Set exercise ▸ Begin at the line containing "Keep writing the" and stop at the line containing "for node in"; copy those lines exactly, ends included, and nothing else.

Provided information ▸
________________________

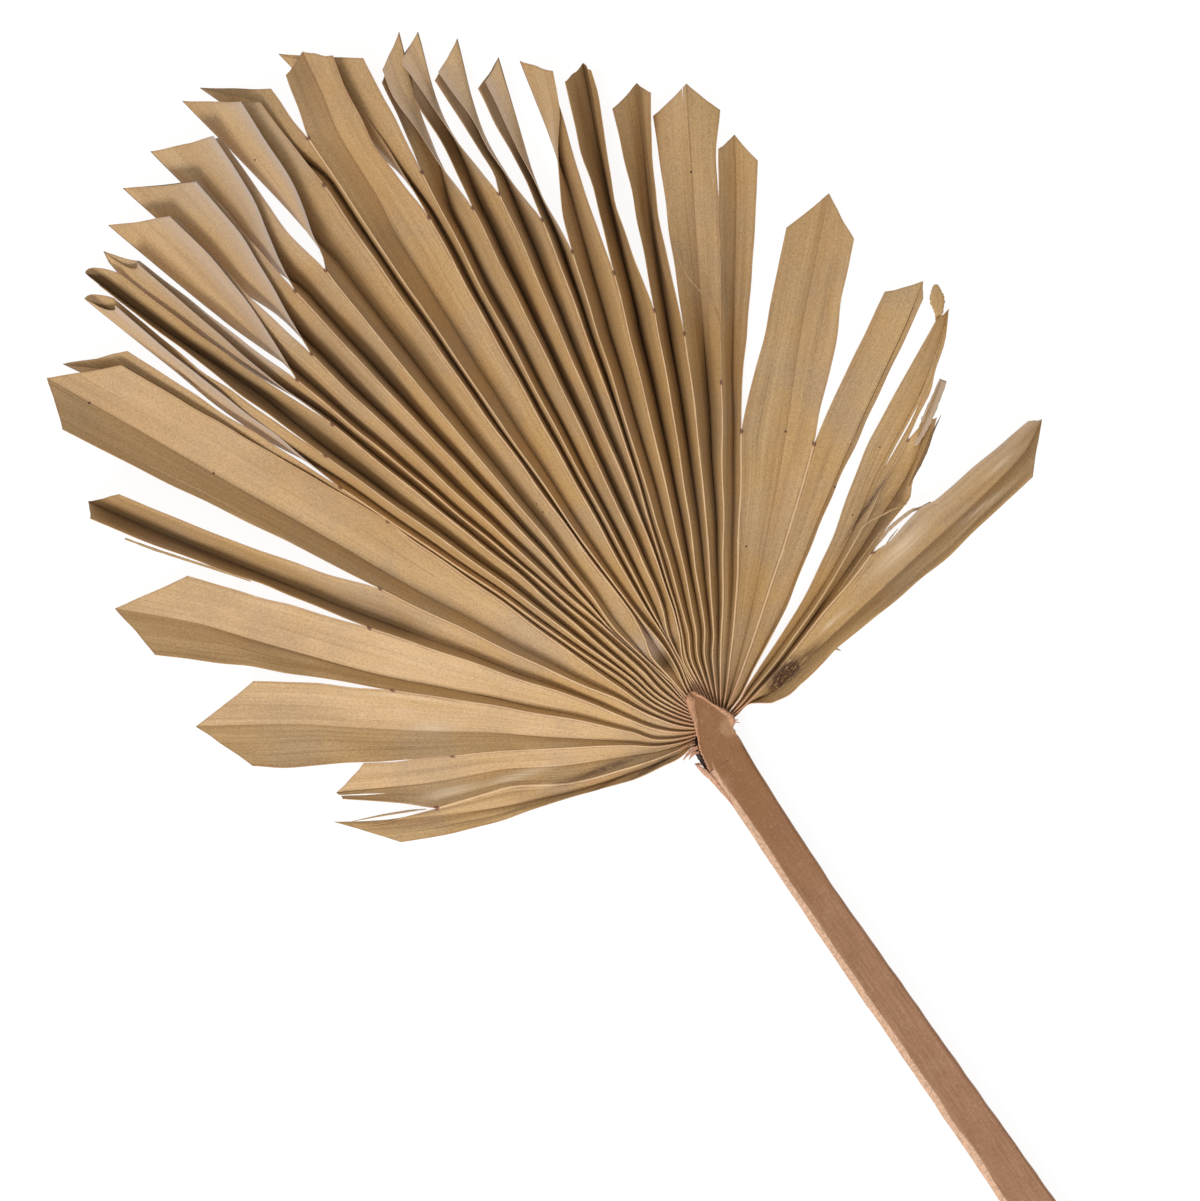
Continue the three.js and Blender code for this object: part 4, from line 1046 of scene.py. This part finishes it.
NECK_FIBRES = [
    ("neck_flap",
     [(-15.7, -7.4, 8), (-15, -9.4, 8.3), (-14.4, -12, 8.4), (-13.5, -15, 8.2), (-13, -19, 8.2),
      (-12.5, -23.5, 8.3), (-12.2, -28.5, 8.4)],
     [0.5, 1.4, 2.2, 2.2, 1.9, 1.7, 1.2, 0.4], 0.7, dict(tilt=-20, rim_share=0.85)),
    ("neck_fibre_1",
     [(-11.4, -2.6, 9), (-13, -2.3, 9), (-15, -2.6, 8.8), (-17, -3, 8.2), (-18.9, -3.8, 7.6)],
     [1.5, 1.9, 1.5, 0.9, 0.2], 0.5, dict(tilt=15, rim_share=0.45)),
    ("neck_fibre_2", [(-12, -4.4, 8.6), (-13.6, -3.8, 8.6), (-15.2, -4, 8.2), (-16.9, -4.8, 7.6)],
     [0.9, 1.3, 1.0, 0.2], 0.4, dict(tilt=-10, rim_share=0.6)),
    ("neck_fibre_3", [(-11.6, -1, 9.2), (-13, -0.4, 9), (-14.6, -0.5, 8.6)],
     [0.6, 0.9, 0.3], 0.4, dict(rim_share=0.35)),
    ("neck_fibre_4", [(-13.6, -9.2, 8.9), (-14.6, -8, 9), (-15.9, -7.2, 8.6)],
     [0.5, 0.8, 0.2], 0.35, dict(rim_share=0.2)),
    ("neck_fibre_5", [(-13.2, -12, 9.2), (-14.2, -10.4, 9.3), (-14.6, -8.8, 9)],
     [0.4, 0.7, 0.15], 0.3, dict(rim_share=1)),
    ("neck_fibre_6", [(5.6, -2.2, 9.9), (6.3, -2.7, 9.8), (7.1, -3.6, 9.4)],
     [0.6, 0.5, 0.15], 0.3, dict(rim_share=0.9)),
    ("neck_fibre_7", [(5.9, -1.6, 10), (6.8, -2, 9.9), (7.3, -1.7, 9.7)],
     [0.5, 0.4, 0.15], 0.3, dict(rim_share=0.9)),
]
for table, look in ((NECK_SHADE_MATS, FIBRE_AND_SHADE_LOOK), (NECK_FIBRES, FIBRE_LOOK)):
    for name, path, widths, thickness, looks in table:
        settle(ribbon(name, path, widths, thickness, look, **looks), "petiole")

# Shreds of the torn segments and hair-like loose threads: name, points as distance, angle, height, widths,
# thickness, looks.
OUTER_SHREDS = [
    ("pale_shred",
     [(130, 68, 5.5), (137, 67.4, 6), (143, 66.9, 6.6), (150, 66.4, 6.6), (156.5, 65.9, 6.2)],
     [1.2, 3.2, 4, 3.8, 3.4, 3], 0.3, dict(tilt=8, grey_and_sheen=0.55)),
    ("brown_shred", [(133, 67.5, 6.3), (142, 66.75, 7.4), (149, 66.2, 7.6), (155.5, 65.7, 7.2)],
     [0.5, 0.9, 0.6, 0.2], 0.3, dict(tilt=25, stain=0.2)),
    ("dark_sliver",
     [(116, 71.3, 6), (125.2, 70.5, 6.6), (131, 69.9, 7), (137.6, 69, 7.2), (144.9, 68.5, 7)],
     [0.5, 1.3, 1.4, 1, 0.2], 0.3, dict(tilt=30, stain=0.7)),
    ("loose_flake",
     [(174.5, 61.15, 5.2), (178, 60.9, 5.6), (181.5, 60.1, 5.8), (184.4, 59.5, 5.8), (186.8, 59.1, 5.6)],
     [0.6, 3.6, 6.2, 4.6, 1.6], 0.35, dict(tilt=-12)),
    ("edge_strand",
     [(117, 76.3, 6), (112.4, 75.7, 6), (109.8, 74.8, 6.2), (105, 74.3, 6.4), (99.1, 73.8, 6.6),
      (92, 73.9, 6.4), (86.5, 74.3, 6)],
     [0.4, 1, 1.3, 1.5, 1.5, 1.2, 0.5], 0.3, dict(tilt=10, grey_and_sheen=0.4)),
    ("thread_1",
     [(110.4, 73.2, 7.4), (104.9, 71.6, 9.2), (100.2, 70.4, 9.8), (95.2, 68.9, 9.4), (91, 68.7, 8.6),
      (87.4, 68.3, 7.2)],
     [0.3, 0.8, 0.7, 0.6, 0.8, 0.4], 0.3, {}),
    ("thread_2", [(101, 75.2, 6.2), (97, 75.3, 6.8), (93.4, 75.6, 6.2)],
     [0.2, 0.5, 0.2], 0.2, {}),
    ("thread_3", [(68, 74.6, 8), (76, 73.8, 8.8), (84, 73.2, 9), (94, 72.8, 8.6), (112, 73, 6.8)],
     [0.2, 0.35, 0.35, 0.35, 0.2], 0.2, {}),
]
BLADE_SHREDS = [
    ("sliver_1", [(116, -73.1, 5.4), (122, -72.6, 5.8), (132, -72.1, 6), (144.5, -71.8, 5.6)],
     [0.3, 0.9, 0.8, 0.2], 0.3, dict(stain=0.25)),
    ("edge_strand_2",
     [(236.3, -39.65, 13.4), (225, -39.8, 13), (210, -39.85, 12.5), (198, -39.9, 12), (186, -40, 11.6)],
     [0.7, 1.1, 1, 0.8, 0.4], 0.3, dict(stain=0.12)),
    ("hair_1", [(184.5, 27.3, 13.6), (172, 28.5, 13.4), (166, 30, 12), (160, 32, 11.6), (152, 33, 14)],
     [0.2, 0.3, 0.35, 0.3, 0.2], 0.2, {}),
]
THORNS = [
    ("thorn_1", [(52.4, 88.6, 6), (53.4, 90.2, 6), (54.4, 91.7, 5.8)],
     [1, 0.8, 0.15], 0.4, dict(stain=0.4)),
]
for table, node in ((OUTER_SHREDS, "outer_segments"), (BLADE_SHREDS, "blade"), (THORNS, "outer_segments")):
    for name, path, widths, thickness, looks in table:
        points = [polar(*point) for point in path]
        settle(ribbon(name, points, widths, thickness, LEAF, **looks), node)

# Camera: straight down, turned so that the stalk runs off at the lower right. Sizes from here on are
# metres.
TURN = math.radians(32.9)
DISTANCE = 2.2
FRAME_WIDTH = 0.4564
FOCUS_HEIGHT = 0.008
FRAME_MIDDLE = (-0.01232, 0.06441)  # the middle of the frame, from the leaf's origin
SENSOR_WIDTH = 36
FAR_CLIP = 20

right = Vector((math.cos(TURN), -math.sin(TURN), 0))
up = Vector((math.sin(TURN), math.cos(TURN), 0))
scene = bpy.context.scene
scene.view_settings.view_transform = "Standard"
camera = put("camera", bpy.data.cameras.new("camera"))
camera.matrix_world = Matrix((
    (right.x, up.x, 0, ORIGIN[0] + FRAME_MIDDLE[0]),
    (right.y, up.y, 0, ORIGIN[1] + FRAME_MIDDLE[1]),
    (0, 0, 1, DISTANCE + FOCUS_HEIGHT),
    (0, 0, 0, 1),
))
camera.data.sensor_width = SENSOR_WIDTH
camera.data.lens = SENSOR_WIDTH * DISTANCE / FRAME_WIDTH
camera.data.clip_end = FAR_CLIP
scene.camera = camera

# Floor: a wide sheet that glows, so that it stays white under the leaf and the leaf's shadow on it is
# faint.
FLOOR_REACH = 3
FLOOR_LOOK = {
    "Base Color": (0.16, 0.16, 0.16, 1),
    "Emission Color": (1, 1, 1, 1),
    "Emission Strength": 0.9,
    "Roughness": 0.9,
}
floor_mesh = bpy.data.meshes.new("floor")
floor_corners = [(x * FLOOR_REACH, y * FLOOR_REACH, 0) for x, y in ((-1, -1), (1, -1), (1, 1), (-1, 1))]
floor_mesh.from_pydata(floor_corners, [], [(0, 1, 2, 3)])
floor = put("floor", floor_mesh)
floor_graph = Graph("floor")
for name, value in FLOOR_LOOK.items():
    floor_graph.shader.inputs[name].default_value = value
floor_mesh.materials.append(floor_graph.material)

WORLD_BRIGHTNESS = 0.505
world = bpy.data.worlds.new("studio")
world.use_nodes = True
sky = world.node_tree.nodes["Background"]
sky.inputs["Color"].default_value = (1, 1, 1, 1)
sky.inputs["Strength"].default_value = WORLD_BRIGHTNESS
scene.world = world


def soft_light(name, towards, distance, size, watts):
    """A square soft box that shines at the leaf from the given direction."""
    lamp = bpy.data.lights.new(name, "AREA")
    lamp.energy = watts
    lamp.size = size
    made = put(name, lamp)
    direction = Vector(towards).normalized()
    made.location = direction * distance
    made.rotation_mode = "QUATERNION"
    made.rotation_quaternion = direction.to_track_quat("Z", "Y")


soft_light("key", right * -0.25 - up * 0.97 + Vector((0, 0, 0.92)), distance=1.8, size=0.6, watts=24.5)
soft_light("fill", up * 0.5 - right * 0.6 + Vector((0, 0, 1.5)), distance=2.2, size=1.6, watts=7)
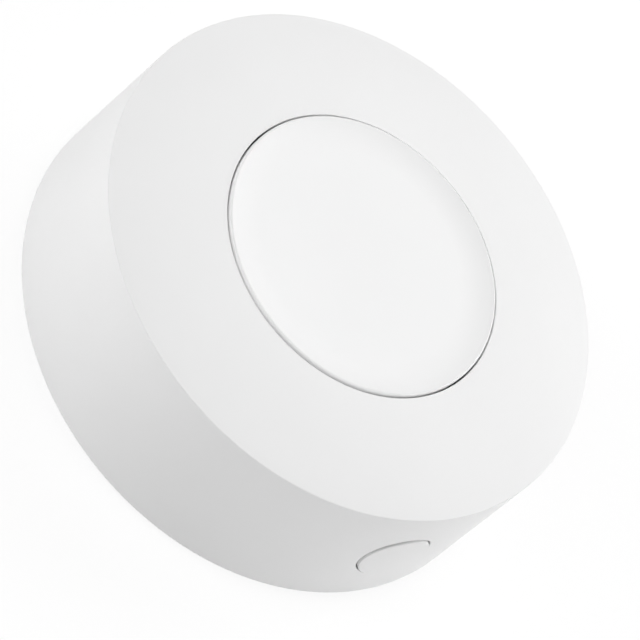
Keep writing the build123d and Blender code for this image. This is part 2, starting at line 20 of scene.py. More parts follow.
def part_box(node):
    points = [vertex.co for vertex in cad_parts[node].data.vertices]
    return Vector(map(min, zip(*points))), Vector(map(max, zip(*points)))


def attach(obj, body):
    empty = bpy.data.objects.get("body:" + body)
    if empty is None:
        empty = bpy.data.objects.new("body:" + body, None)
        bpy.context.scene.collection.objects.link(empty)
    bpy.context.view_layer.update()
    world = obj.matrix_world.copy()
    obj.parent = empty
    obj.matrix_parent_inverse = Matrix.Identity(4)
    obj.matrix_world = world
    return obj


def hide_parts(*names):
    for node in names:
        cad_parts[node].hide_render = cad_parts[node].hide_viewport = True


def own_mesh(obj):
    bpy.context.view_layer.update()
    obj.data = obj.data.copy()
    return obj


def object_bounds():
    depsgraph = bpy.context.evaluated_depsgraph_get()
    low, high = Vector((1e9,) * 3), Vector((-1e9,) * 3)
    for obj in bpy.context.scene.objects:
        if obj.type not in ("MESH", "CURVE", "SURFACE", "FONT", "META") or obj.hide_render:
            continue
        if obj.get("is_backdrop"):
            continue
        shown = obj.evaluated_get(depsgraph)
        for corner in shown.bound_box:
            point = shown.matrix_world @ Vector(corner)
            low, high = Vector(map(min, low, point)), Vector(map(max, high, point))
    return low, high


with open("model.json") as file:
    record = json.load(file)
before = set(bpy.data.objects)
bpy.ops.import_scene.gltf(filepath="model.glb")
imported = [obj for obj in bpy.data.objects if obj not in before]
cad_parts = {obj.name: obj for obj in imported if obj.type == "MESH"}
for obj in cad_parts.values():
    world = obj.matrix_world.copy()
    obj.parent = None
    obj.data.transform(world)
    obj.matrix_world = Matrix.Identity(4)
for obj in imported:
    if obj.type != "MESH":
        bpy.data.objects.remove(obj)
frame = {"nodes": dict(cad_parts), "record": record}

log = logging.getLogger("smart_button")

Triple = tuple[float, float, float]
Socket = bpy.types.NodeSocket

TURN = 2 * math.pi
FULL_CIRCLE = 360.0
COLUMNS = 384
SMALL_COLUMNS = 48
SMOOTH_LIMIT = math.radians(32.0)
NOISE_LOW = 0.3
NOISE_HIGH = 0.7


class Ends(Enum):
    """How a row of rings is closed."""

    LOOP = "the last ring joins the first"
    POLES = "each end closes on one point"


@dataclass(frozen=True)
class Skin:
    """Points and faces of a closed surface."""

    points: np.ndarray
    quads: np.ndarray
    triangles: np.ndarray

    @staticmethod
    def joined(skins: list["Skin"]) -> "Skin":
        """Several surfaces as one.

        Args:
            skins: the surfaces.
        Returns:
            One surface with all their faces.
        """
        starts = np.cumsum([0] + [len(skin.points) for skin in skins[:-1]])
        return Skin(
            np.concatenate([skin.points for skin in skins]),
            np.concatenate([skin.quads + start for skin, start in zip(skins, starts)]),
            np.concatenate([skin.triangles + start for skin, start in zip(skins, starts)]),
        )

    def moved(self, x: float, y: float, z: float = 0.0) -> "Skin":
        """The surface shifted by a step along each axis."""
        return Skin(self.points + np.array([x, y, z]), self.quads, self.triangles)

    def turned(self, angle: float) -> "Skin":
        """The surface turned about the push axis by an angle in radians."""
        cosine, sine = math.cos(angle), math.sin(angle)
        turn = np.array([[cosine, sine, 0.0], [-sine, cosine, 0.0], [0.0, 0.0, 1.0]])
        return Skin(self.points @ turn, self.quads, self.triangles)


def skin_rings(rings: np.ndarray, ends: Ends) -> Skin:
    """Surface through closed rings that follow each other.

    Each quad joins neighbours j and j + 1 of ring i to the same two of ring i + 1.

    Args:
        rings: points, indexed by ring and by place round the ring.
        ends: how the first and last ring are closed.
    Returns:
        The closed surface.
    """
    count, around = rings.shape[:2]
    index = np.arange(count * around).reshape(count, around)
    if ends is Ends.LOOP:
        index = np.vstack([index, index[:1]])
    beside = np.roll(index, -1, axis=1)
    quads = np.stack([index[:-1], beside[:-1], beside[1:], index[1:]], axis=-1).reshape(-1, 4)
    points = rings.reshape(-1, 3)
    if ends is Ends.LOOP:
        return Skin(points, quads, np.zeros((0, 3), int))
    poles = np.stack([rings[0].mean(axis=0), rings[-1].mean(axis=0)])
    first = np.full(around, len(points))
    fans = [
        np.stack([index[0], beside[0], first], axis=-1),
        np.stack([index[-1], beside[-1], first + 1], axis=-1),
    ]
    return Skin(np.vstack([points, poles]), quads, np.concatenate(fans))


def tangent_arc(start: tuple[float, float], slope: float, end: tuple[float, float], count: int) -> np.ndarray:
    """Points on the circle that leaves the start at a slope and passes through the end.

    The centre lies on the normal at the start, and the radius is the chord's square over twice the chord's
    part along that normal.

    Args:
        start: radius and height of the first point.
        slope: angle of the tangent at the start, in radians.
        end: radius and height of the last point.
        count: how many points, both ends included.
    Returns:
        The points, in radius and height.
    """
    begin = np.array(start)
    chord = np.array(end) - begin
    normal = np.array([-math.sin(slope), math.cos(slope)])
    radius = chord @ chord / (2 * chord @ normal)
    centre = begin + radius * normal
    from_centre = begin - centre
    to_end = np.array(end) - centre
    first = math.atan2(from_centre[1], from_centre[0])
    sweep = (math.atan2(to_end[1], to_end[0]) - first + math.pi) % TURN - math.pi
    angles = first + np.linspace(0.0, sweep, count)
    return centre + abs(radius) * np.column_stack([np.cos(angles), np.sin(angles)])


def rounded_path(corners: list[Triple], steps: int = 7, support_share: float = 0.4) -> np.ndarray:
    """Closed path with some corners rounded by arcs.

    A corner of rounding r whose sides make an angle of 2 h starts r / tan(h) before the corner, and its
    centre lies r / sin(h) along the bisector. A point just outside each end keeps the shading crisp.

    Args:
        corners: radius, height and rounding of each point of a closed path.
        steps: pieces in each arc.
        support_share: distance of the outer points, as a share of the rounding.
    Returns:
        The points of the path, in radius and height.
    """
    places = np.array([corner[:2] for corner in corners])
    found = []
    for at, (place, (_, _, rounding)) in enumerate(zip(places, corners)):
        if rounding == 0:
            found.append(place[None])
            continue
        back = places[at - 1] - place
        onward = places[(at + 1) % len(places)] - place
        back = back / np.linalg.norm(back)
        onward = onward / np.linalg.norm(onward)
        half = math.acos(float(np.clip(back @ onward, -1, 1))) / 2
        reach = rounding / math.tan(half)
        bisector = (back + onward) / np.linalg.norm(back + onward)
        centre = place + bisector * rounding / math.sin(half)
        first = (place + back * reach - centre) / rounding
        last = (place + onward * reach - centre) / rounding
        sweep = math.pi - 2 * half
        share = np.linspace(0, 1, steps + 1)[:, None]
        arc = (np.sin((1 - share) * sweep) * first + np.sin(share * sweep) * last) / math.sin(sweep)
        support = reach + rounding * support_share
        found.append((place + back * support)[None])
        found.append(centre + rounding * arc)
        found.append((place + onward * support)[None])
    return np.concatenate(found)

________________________

Written response ▸
Keep writing the build123d and Blender code for this image. This is part 2, starting at line 20 of scene.py. More parts follow.
def part_box(node):
    points = [vertex.co for vertex in cad_parts[node].data.vertices]
    return Vector(map(min, zip(*points))), Vector(map(max, zip(*points)))


def attach(obj, body):
    empty = bpy.data.objects.get("body:" + body)
    if empty is None:
        empty = bpy.data.objects.new("body:" + body, None)
        bpy.context.scene.collection.objects.link(empty)
    bpy.context.view_layer.update()
    world = obj.matrix_world.copy()
    obj.parent = empty
    obj.matrix_parent_inverse = Matrix.Identity(4)
    obj.matrix_world = world
    return obj


def hide_parts(*names):
    for node in names:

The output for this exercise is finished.